国王即位の受諾声明を読み上げるワチラロンコン新国王を報じるタイ地元テレビ局の画面(1日夜、バンコク)

国王即位の受諾声明を読み上げるワチラロンコン新国王を報じるタイ地元テレビ局の画面(1日夜、バンコク)

 1日夜、プレム暫定摂政(元首相)、プラユット暫定首相、ポーンペット暫定議会議長らが首都バンコクのデュシット宮殿で皇太子に即位を正式に要請。現地テレビ局はこの様子を一斉に録画中継し、「タイ国民のため(即位の要請を)受諾する」と新国王が声明を読み上げる様子を伝えた。

 前国王は在位70年と現役の国家元首で最も長かった。このため、大多数のタイ国民にとって今回が初めて目撃する王位継承となった。タクシン元首相派と反対派の分断が残るタイで、新国王が政治とどのような距離を取るかは不透明だ。

 王位継承を巡っては、この機に乗じて反王制の動きが起きることを懸念する向きもあったが、軍事政権は交流サイト(SNS)などの監視を強化し、王制を巡る対立の芽を摘み取った。一部で懸念された跡目争いも起きなかった。

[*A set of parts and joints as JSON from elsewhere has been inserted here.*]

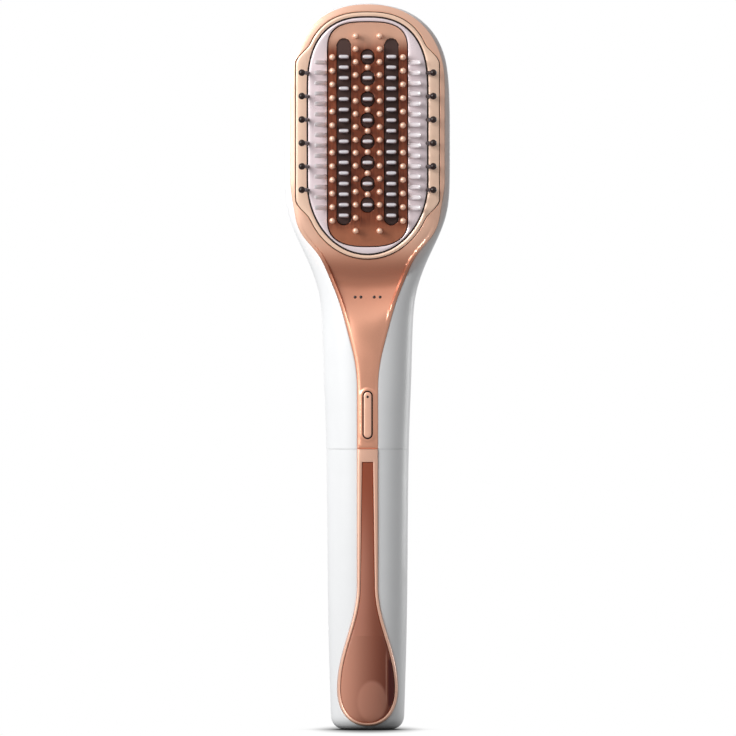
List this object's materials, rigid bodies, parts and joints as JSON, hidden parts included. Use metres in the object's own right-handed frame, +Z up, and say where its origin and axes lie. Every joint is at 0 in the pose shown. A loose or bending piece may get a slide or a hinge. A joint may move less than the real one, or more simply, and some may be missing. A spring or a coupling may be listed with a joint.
{
  "type": "steam hair straightener brush",
  "caption": "Cordless steam hair straightener brush: heated plate with combs, pins and bristles over a grip with a pull-off water tank.",
  "frame": {"origin": "middle of the underside of the flat foot", "axes": "+Z up along the brush, -Y towards the bristle side, +X to the right seen from the bristle side"},
  "size_m": [0.066, 0.036, 0.291],
  "materials": {
    "white_shell": "glossy white ABS",
    "white_insert": "satin white",
    "rose_panel": "metallic rose gold paint, satin",
    "pearl_ring": "pearlescent white with a lilac cast",
    "bronze_plate": "anodised bronze, satin",
    "rose_pins": "satin bronze, heat-proof plastic",
    "clear_comb": "clear heat-proof plastic",
    "pearl_teeth": "milky clear plastic",
    "dark_bristle": "dark nylon",
    "tinted_window": "tinted clear plastic",
    "cast_aluminium": "die cast",
    "silicone": "translucent silicone",
    "steel_parts": "plain",
    "heater_ceramic": "unglazed",
    "felt_pad": "needled fibre",
    "sensor_bead": "epoxy",
    "clear_tube": "translucent",
    "black_plastic": "fine texture",
    "green_board": "solder mask",
    "cell_wrap": "shrink wrap",
    "light_pipe": "dark smoked plastic, lamp off",
    "lead_sleeve": "silicone sleeve",
    "rose_button": "metallic rose gold paint"
  },
  "bodies": {
    "tank": {"tank_shell": "white_shell", "tank_trim_frame": "rose_panel", "tank_window": "tinted_window", "tank_collar": "white_insert"},
    "handpiece": {"front_housing": "rose_panel", "rear_housing": "white_shell", "inner_bezel": "rose_panel", "guard_ring": "pearl_ring", "heater_plate": "bronze_plate", "plate_pins": "rose_pins", "comb_left": "clear_comb", "comb_right": "clear_comb", "comb_centre": "clear_comb", "side_comb_right": "pearl_teeth", "side_comb_left": "pearl_teeth", "bristles_right": "dark_bristle", "bristles_left": "dark_bristle", "steam_block": "cast_aluminium", "block_gasket": "silicone", "block_cover": "cast_aluminium", "block_screws": "steel_parts", "heating_element": "heater_ceramic", "insulation_pad": "felt_pad", "thermal_fuse": "steel_parts", "thermistor": "sensor_bead", "tank_spigot": "white_insert", "spigot_seal": "silicone", "dip_tube": "clear_tube", "dip_filter": "dark_bristle", "suction_hose": "silicone", "feed_hose": "silicone", "pump": "black_plastic", "pump_motor": "steel_parts", "chassis": "black_plastic", "main_board": "green_board", "tact_switch": "black_plastic", "power_cell": "cell_wrap", "charge_socket": "steel_parts", "charge_board": "green_board", "lamp_pipes": "light_pipe", "lamp_board": "green_board", "heater_lead": "lead_sleeve"},
    "button": {"power_button": "rose_button", "button_lens": "light_pipe"}
  },
  "joints": [
    {"name": "tank_lift", "type": "slide", "parent": "tank", "child": "handpiece", "axis": [0, 0, 1], "range_m": [0, 0.115]},
    {"name": "button_press", "type": "slide", "parent": "handpiece", "child": "button", "axis": [0, 1, 0], "range_m": [0, 0.0008], "stiffness_N_per_m": 2000, "springref_m": -0.0002}
  ]
}
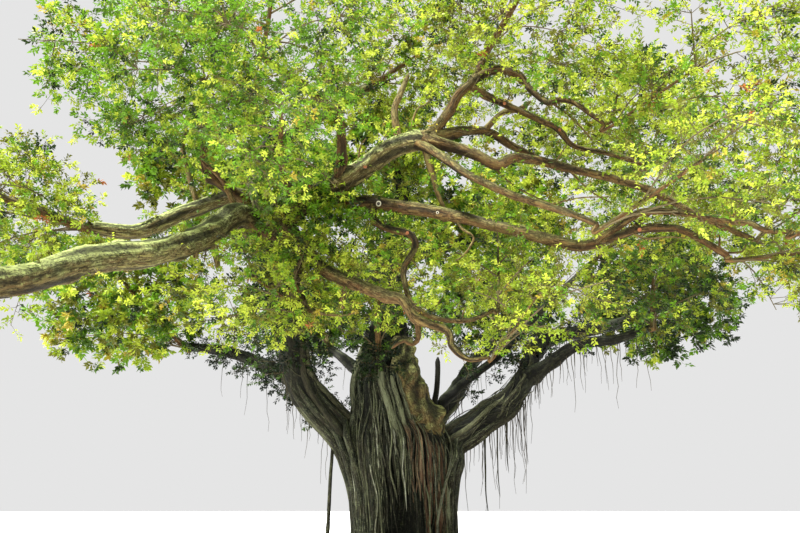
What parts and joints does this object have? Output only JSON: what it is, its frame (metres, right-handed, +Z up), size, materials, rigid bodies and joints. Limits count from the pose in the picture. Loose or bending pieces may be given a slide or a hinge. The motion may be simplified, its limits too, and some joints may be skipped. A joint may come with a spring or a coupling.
{
  "type": "banyan tree",
  "caption": "Whole broad banyan: a trunk clad in fused aerial roots, long spreading boughs, hanging roots and a wide, low-domed evergreen crown.",
  "frame": {"origin": "the ground mount: the middle of the flat cut under the trunk, at ground level", "axes": "+Z up; +X to the tree's right as the picture shows it; -Y towards the viewer, where the long front limbs reach"},
  "size_m": [30.0146, 28.4017, 16.7804],
  "materials": {
    "trunk_bark": "rough grey-brown bark of fused upright aerial roots, with pale lichen and dark gaps",
    "limb_bark": "fairly smooth brown bark with pale lichen patches and a reddish cast on the thinner limbs",
    "root_bark": "dark, thin, fibrous hanging roots",
    "foliage": "small glossy leaves, yellow-green where young and sunlit, deep green in the shade"
  },
  "bodies": {
    "root": {"arch_fall": "limb_bark", "arch_limb": "limb_bark", "arch_lower": "limb_bark", "back_bough": "limb_bark", "back_high_left": "limb_bark", "back_high_right": "limb_bark", "back_left_bough": "limb_bark", "back_right_bough": "limb_bark", "centre_stem": "limb_bark", "diagonal": "limb_bark", "drooping": "limb_bark", "far_left": "limb_bark", "foliage_arch_fall": "foliage", "foliage_arch_limb": "foliage", "foliage_arch_lower": "foliage", "foliage_back_bough": "foliage", "foliage_back_high_left": "foliage", "foliage_back_high_right": "foliage", "foliage_back_left_bough": "foliage", "foliage_back_right_bough": "foliage", "foliage_diagonal": "foliage", "foliage_drooping": "foliage", "foliage_far_left": "foliage", "foliage_front_high": "foliage", "foliage_front_low": "foliage", "foliage_hanging_left": "foliage", "foliage_high_centre": "foliage", "foliage_kinked": "foliage", "foliage_long_right": "foliage", "foliage_lower_right": "foliage", "foliage_near_left": "foliage", "foliage_right_far": "foliage", "foliage_right_near": "foliage", "foliage_right_tip": "foliage", "foliage_rising_left": "foliage", "foliage_top_bough": "foliage", "foliage_trunk_front": "foliage", "foliage_wide_right": "foliage", "front_high": "limb_bark", "hanging_left": "limb_bark", "hanging_root_1": "root_bark", "hanging_root_2": "root_bark", "hanging_root_3": "root_bark", "high_centre": "limb_bark", "kinked": "limb_bark", "left_bough": "limb_bark", "long_right": "limb_bark", "lower_right": "limb_bark", "main_front": "limb_bark", "near_left": "limb_bark", "prop_root": "root_bark", "right_bough": "limb_bark", "right_far": "limb_bark", "right_near": "limb_bark", "right_tip": "limb_bark", "rising_left": "limb_bark", "top_bough": "limb_bark", "trunk": "trunk_bark", "twin_upper": "limb_bark", "wide_right": "limb_bark"}
  },
  "joints": []
}
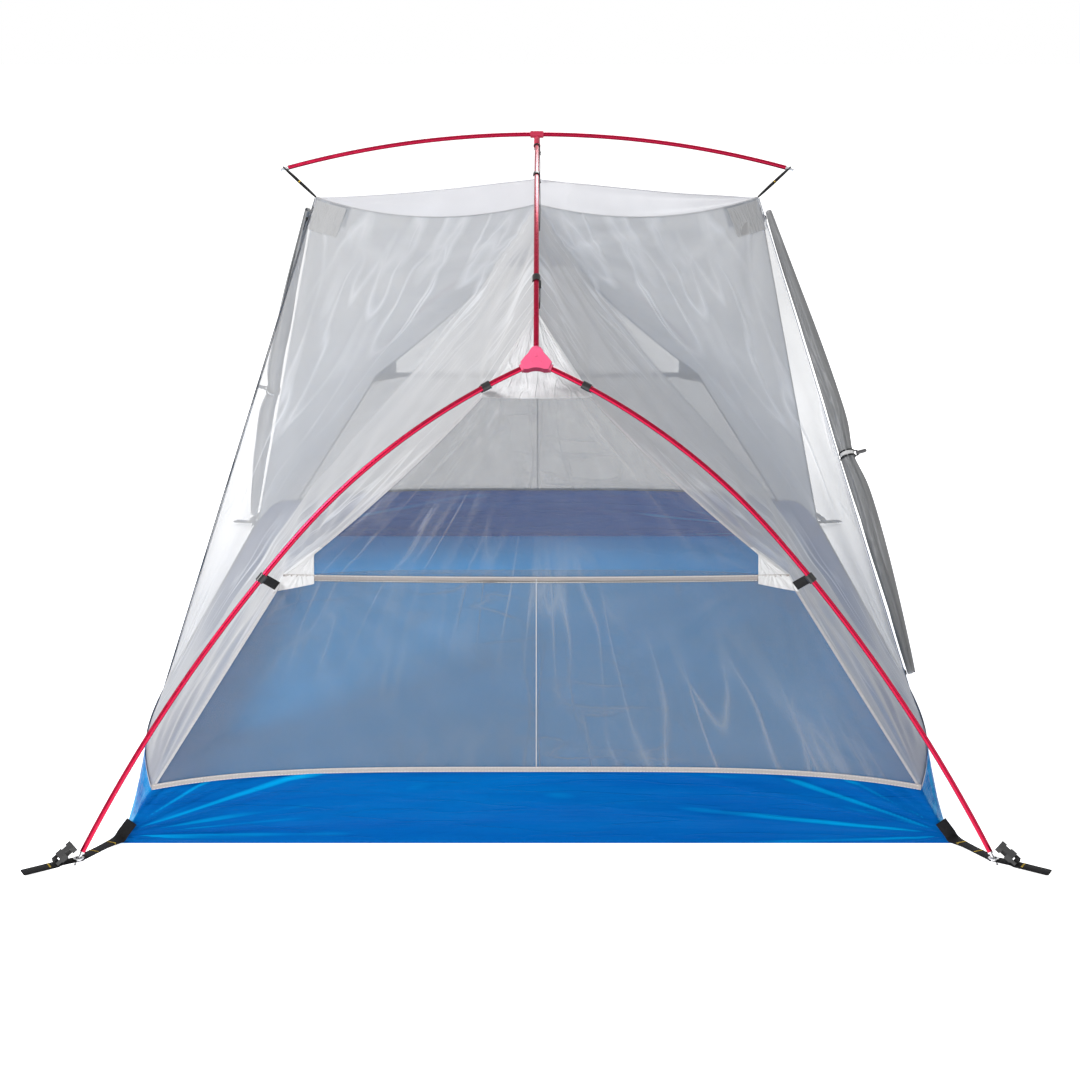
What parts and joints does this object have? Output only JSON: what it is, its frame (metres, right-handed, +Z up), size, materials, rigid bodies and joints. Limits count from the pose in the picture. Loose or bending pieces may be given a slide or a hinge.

 タイには4500社以上の日本企業が集積する。万一混乱が起きるとサプライチェーン(供給網)を通じ影響が世界に広がる恐れもあった。ある自動車部品大手のタイ法人社長は「これで従業員も落ち着くだろう。継承が順当に進んだので安堵している」と話した。

 タイ国東京海上火災保険でリスクコンサルティングに携わる青島健二氏は「外国人が懸念したほどタイ国民は心を乱さなかった。総じて(前国王の死去と王位継承を)冷静に受け止めているようだ」と分析する。

 今後、新国王による署名を経て新憲法が発布され、2017年末に予定されている総選挙に向けた関連法の設定作業などが進む。ただ、17年10月以降に前国王の火葬の儀、新国王の戴冠式など王室の重要日程が相次ぐため、予定通りの選挙実施を危ぶむ声もある。